What is asked:
Repeat the listing below word for word, stopping after the line that contains "GROOVE_DEPTH = 0.5 * MM".

Supplied information:
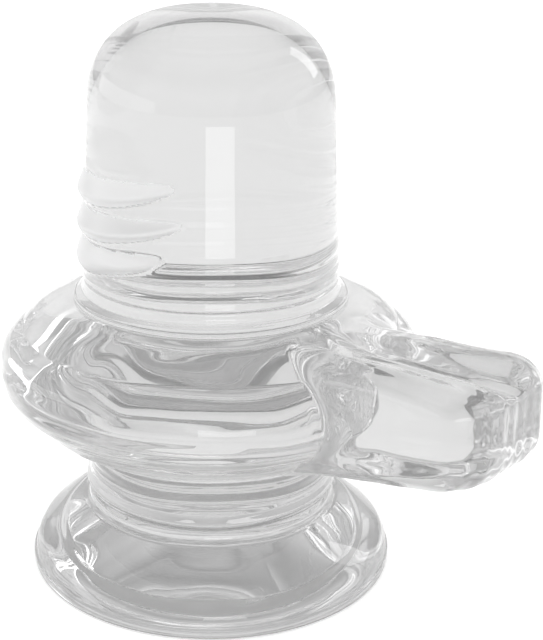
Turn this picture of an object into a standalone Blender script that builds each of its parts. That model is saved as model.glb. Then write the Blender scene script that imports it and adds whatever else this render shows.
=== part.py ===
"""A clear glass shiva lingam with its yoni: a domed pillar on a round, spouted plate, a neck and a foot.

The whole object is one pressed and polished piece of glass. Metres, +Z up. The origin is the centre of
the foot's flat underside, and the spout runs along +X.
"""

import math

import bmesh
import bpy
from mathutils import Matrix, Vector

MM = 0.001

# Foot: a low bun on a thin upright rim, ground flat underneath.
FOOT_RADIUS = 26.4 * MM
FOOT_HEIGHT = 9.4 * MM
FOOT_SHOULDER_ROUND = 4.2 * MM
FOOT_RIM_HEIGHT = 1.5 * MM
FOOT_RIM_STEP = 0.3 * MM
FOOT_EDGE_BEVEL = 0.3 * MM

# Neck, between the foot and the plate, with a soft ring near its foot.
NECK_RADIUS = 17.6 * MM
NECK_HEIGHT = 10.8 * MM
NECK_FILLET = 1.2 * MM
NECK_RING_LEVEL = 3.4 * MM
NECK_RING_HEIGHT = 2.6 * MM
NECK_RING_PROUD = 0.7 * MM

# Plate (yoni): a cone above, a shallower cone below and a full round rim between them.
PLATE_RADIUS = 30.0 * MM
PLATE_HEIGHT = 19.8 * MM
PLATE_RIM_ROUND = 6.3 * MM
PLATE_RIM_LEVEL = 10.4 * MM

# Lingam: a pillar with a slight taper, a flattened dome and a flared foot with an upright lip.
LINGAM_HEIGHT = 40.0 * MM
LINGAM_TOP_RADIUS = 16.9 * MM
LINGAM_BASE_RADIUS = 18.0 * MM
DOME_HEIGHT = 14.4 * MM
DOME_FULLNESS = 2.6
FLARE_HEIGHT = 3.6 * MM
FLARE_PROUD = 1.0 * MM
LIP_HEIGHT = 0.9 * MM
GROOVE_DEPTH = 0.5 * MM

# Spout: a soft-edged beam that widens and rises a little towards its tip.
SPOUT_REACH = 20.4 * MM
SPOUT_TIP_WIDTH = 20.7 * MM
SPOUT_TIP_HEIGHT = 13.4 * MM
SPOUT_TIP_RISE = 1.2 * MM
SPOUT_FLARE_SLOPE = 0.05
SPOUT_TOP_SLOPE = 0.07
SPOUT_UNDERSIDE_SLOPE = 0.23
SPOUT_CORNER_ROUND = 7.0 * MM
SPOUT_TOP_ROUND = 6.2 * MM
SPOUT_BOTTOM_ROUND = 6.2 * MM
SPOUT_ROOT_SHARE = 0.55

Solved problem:
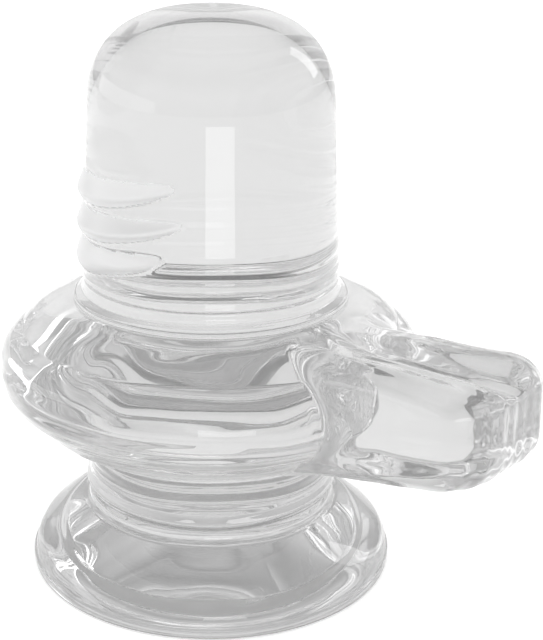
Turn this picture of an object into a standalone Blender script that builds each of its parts. That model is saved as model.glb. Then write the Blender scene script that imports it and adds whatever else this render shows.
=== part.py ===
"""A clear glass shiva lingam with its yoni: a domed pillar on a round, spouted plate, a neck and a foot.

The whole object is one pressed and polished piece of glass. Metres, +Z up. The origin is the centre of
the foot's flat underside, and the spout runs along +X.
"""

import math

import bmesh
import bpy
from mathutils import Matrix, Vector

MM = 0.001

# Foot: a low bun on a thin upright rim, ground flat underneath.
FOOT_RADIUS = 26.4 * MM
FOOT_HEIGHT = 9.4 * MM
FOOT_SHOULDER_ROUND = 4.2 * MM
FOOT_RIM_HEIGHT = 1.5 * MM
FOOT_RIM_STEP = 0.3 * MM
FOOT_EDGE_BEVEL = 0.3 * MM

# Neck, between the foot and the plate, with a soft ring near its foot.
NECK_RADIUS = 17.6 * MM
NECK_HEIGHT = 10.8 * MM
NECK_FILLET = 1.2 * MM
NECK_RING_LEVEL = 3.4 * MM
NECK_RING_HEIGHT = 2.6 * MM
NECK_RING_PROUD = 0.7 * MM

# Plate (yoni): a cone above, a shallower cone below and a full round rim between them.
PLATE_RADIUS = 30.0 * MM
PLATE_HEIGHT = 19.8 * MM
PLATE_RIM_ROUND = 6.3 * MM
PLATE_RIM_LEVEL = 10.4 * MM

# Lingam: a pillar with a slight taper, a flattened dome and a flared foot with an upright lip.
LINGAM_HEIGHT = 40.0 * MM
LINGAM_TOP_RADIUS = 16.9 * MM
LINGAM_BASE_RADIUS = 18.0 * MM
DOME_HEIGHT = 14.4 * MM
DOME_FULLNESS = 2.6
FLARE_HEIGHT = 3.6 * MM
FLARE_PROUD = 1.0 * MM
LIP_HEIGHT = 0.9 * MM
GROOVE_DEPTH = 0.5 * MM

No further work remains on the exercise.